Phase 2: Example Bank Development (Week 2)

Build your example bank. Document 10-15 detailed personal experiences. Practice connecting each example to multiple prompt types.

Daily practice: 3-5 responses practicing example adaptation from your bank.

Phase 3: Timing Refinement (Week 3)

Develop accurate internal timing. Practice with timer visible, then hidden. Calibrate your sense of forty-five seconds until you can estimate time remaining within five seconds.

Daily practice: 5-7 responses with focus on ending at appropriate times with complete conclusions.

Phase 4: Integration and Polish (Week 4+)

Combine all elements under realistic conditions. Record and review responses. Identify persistent weaknesses and target them specifically.

Daily practice: 3-5 full responses with recording and self-evaluation.

Self-Evaluation Checklist

After recording practice responses, evaluate against these criteria:

Structure: Did I state my position clearly? Did I provide two reasons? Did I include specific examples? Did I conclude appropriately?

Content: Were my examples specific with concrete details? Did I explain the significance of my examples? Did I develop ideas rather than just stating them?
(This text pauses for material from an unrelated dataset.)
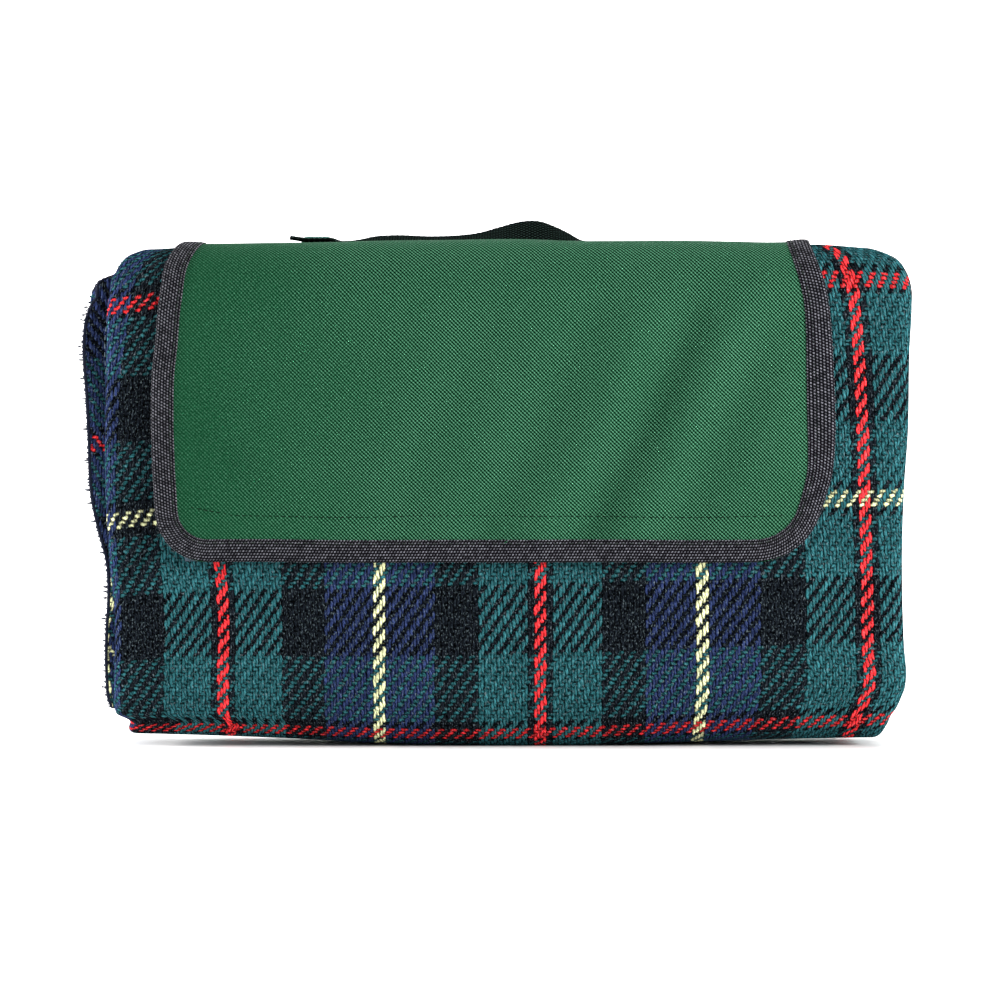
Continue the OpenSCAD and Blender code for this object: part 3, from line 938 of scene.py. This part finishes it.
class Shade:
    """A material with a Principled shader, and short ways to make its nodes."""

    def __init__(self, name, roughness, specular, sheen=0.0):
        self.material = bpy.data.materials.new(name)
        self.material.use_nodes = True
        self.nodes = self.material.node_tree.nodes
        self.links = self.material.node_tree.links
        self.shader = self.nodes["Principled BSDF"]
        self.shader.inputs["Roughness"].default_value = roughness
        self.shader.inputs["Sheen Weight"].default_value = sheen
        self.shader.inputs["Sheen Roughness"].default_value = 0.45
        self.shader.inputs["Specular IOR Level"].default_value = specular

    def put(self, socket, value):
        if isinstance(value, Value):
            value = value.socket
        if isinstance(value, bpy.types.NodeSocket):
            self.links.new(value, socket)
        else:
            socket.default_value = value

    def node(self, kind, *values, **settings):
        """A new node, with its settings and its first inputs."""
        node = self.nodes.new("ShaderNode" + kind)
        for key, setting in settings.items():
            setattr(node, key, setting)
        for socket, value in zip(node.inputs, values):
            self.put(socket, value)
        return node

    def math(self, operation, *values):
        return Value(self, self.node("Math", *values, operation=operation).outputs[0])

    def cell(self, value):
        """The whole part and the fraction of a number."""
        return self.math("FLOOR", value), self.math("FRACT", value)

    def cloth(self):
        return self.node("Attribute", attribute_name="cloth").outputs["Vector"]

    def place(self):
        return self.node("TexCoord").outputs["Object"]

    def split(self, vector):
        outputs = self.node("SeparateXYZ", vector).outputs
        return Value(self, outputs[0]), Value(self, outputs[1])

    def join(self, x, y, z):
        return self.node("CombineXYZ", x, y, z).outputs[0]

    def noise(self, vector, scale, detail, rough=0.5):
        node = self.node("TexNoise", vector)
        node.inputs["Scale"].default_value = scale
        node.inputs["Detail"].default_value = detail
        node.inputs["Roughness"].default_value = rough
        return node.outputs["Fac"]

    def random(self, vector):
        return self.node("TexWhiteNoise", vector, noise_dimensions="3D").outputs["Value"]

    def range(self, value, low, high, a=0.0, b=1.0):
        """A number moved from the range a to b into the range low to high, and held there."""
        return Value(self, self.node("MapRange", value, a, b, low, high).outputs[0])

    def wave(self, vector, scale, low, high, detail=2.0):
        """Noise spread over all of low to high."""
        return self.range(self.noise(vector, scale, detail), low, high, 0.3, 0.7)

    def ramp(self, value, stops, interpolation="LINEAR"):
        """Colours blended between stops, each (position, colour)."""
        node = self.node("ValToRGB", value)
        ramp = node.color_ramp
        ramp.interpolation = interpolation
        ramp.elements.remove(ramp.elements[1])
        for k, (position, colour) in enumerate(stops):
            element = ramp.elements[0] if k == 0 else ramp.elements.new(position)
            element.position = position
            element.color = colour
        return node.outputs[0]

    def bands(self, position, length, stops):
        """Flat bands of colour: each stop is where it starts, from 0 to the length, and its colour."""
        shares = [(start / length, colour) for start, colour in stops]
        return self.ramp(position / float(length), shares, "CONSTANT")

    def mix(self, factor, a, b):
        node = self.node("Mix", factor, data_type="RGBA")
        self.put(node.inputs[6], a)
        self.put(node.inputs[7], b)
        return node.outputs[2]

    def pick(self, factor, a, b):
        """Number a where factor is 0, and b where it is 1."""
        return a * (1.0 - factor) + b * factor

    def times(self, colour, value):
        """A colour made lighter or darker by a number."""
        node = self.node("VectorMath", colour[:3] if isinstance(colour, tuple) else colour, operation="SCALE")
        self.put(node.inputs["Scale"], value)
        return node.outputs[0]

    def finish(self, colour, height, distance, strength):
        """Sets the colour, and bumps the surface by the height; returns the material."""
        self.put(self.shader.inputs["Base Color"], colour)
        bump = self.node("Bump")
        bump.inputs["Strength"].default_value = strength
        bump.inputs["Distance"].default_value = distance
        self.put(bump.inputs["Height"], height)
        self.links.new(bump.outputs[0], self.shader.inputs["Normal"])
        return self.material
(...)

Timing: Did I use time productively? Did I finish within three seconds of the limit? Did I avoid rushing the conclusion?

Delivery: Did I speak clearly and confidently? Did I avoid excessive filler words? Did I maintain appropriate pace?

Honest self-evaluation drives improvement. Be harsh in assessment; be systematic in addressing weaknesses.

Task 1 Mastery: The Complete Picture

Task 1 mastery combines prepared elements (example bank, structural framework) with adaptive execution (real-time content generation, timing management). No single practice session produces mastery—consistent work over weeks builds the automatic competence that produces high scores.

Approach Task 1 as a skill to develop rather than a test to pass. The preparation process builds genuine communication ability that extends beyond the test. Structure your practice, build your examples, refine your timing, and trust that systematic preparation produces results.